## Exercise prompt
Your task is to quote the listing below exactly, beginning with its first line and ending on the line bearing "edge_round = 0.5; // [0.2:0.1:0.8]".

□ □ □ □

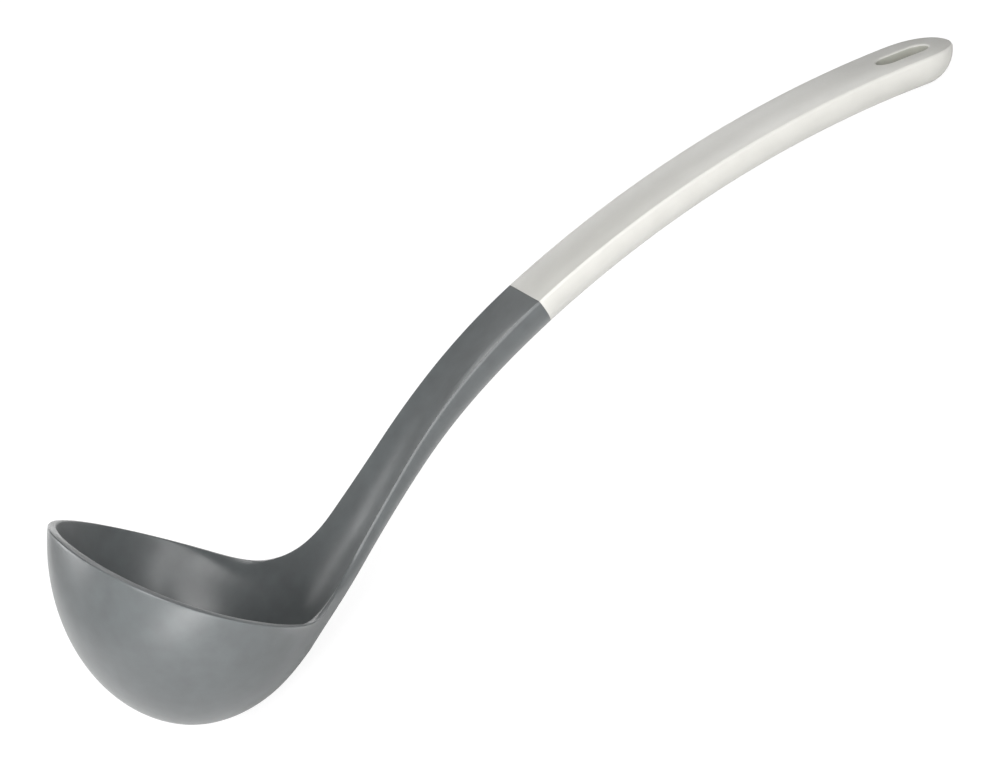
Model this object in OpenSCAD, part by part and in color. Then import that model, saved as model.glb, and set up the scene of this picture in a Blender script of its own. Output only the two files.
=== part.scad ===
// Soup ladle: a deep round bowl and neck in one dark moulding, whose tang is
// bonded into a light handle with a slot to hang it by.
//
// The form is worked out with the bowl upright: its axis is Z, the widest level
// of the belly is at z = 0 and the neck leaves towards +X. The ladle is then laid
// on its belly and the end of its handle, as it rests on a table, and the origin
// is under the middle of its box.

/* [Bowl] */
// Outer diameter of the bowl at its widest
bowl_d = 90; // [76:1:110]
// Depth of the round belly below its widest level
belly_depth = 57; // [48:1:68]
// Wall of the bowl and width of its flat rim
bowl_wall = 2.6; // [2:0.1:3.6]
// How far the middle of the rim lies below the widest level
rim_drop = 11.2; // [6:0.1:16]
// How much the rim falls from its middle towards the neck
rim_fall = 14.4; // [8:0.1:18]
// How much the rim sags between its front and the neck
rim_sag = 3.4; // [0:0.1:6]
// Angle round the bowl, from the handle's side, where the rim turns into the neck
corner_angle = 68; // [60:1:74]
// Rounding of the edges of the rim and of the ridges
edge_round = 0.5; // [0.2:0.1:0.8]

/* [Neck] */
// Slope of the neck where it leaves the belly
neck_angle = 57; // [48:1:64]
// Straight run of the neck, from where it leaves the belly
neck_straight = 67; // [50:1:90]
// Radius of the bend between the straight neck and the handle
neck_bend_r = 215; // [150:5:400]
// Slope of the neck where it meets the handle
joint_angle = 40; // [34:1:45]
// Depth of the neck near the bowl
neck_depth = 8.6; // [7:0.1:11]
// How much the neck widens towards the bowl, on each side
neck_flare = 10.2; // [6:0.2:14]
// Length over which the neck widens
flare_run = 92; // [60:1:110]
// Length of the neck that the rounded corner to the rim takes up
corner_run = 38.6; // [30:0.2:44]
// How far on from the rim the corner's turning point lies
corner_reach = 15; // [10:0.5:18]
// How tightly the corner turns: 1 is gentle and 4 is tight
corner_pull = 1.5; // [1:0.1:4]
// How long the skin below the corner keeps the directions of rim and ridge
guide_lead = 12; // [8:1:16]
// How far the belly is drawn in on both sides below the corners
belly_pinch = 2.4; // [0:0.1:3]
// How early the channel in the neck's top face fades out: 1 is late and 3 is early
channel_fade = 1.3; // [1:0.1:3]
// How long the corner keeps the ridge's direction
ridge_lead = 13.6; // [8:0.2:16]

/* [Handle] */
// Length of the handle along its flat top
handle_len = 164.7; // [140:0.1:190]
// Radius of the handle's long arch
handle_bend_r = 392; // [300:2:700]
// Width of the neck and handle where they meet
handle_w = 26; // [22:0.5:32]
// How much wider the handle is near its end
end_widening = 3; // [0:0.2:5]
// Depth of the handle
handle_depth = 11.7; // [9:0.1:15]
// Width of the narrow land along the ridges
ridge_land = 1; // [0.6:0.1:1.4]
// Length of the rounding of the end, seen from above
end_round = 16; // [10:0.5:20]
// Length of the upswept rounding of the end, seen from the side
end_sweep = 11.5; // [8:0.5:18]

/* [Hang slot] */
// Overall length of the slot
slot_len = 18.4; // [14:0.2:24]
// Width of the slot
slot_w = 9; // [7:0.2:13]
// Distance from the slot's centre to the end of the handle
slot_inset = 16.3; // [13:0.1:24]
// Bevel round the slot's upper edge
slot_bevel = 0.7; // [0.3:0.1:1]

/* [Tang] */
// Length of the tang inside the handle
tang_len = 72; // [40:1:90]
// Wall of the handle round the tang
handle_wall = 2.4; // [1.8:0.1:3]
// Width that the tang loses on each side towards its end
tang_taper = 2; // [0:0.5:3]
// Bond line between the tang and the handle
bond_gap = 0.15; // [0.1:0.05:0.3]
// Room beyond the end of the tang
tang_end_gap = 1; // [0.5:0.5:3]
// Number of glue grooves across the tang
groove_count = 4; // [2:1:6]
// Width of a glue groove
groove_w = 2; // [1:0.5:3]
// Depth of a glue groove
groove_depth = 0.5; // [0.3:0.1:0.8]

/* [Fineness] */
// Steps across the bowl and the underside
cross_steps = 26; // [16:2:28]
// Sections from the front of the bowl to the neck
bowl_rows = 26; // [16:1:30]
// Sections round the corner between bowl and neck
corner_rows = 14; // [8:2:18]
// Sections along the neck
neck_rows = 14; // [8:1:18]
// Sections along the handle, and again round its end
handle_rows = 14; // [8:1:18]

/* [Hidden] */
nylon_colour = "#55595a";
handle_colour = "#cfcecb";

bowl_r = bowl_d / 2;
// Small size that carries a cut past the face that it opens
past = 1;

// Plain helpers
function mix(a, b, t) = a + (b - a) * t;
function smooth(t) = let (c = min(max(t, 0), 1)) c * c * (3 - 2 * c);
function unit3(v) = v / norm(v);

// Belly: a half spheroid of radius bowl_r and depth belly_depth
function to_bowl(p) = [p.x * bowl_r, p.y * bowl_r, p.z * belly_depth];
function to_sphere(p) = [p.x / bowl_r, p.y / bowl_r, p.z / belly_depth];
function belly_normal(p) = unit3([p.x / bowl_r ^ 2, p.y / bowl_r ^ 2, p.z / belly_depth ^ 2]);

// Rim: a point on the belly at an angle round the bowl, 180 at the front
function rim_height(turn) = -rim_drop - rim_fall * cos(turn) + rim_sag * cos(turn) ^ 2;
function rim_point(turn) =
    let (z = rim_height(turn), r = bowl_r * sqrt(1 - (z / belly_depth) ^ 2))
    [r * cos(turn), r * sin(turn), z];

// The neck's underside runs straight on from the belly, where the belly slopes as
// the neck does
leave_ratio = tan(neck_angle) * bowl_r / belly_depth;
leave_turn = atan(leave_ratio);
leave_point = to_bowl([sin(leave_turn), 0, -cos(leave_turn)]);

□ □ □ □

## Final result
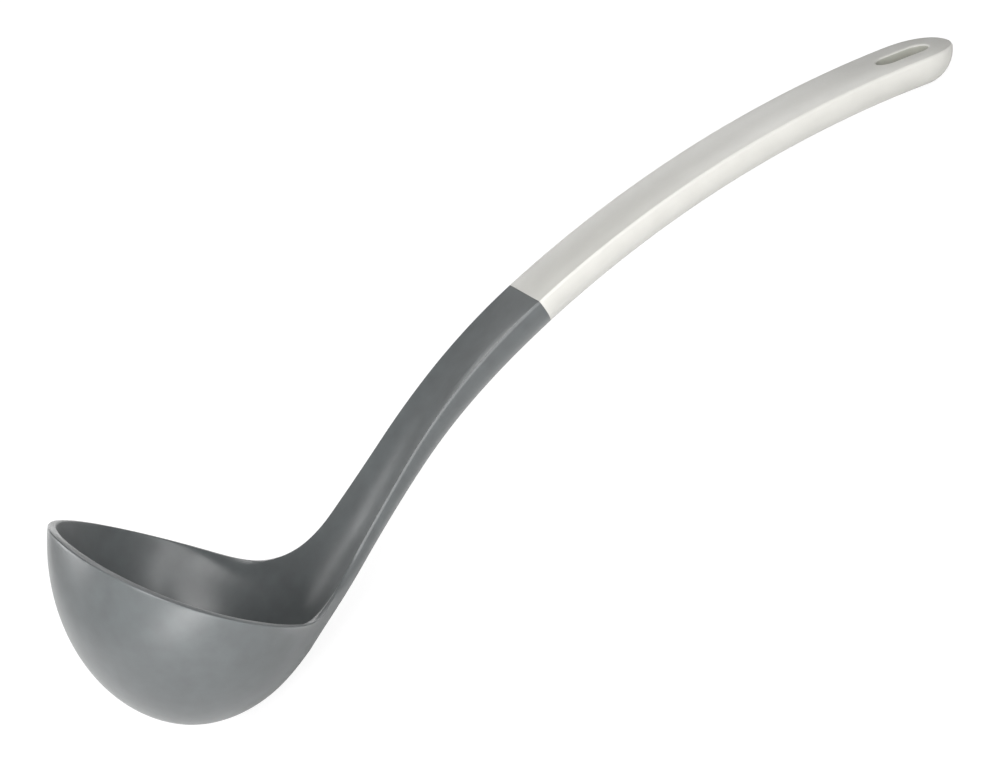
Model this object in OpenSCAD, part by part and in color. Then import that model, saved as model.glb, and set up the scene of this picture in a Blender script of its own. Output only the two files.
=== part.scad ===
// Soup ladle: a deep round bowl and neck in one dark moulding, whose tang is
// bonded into a light handle with a slot to hang it by.
//
// The form is worked out with the bowl upright: its axis is Z, the widest level
// of the belly is at z = 0 and the neck leaves towards +X. The ladle is then laid
// on its belly and the end of its handle, as it rests on a table, and the origin
// is under the middle of its box.

/* [Bowl] */
// Outer diameter of the bowl at its widest
bowl_d = 90; // [76:1:110]
// Depth of the round belly below its widest level
belly_depth = 57; // [48:1:68]
// Wall of the bowl and width of its flat rim
bowl_wall = 2.6; // [2:0.1:3.6]
// How far the middle of the rim lies below the widest level
rim_drop = 11.2; // [6:0.1:16]
// How much the rim falls from its middle towards the neck
rim_fall = 14.4; // [8:0.1:18]
// How much the rim sags between its front and the neck
rim_sag = 3.4; // [0:0.1:6]
// Angle round the bowl, from the handle's side, where the rim turns into the neck
corner_angle = 68; // [60:1:74]
// Rounding of the edges of the rim and of the ridges
edge_round = 0.5; // [0.2:0.1:0.8]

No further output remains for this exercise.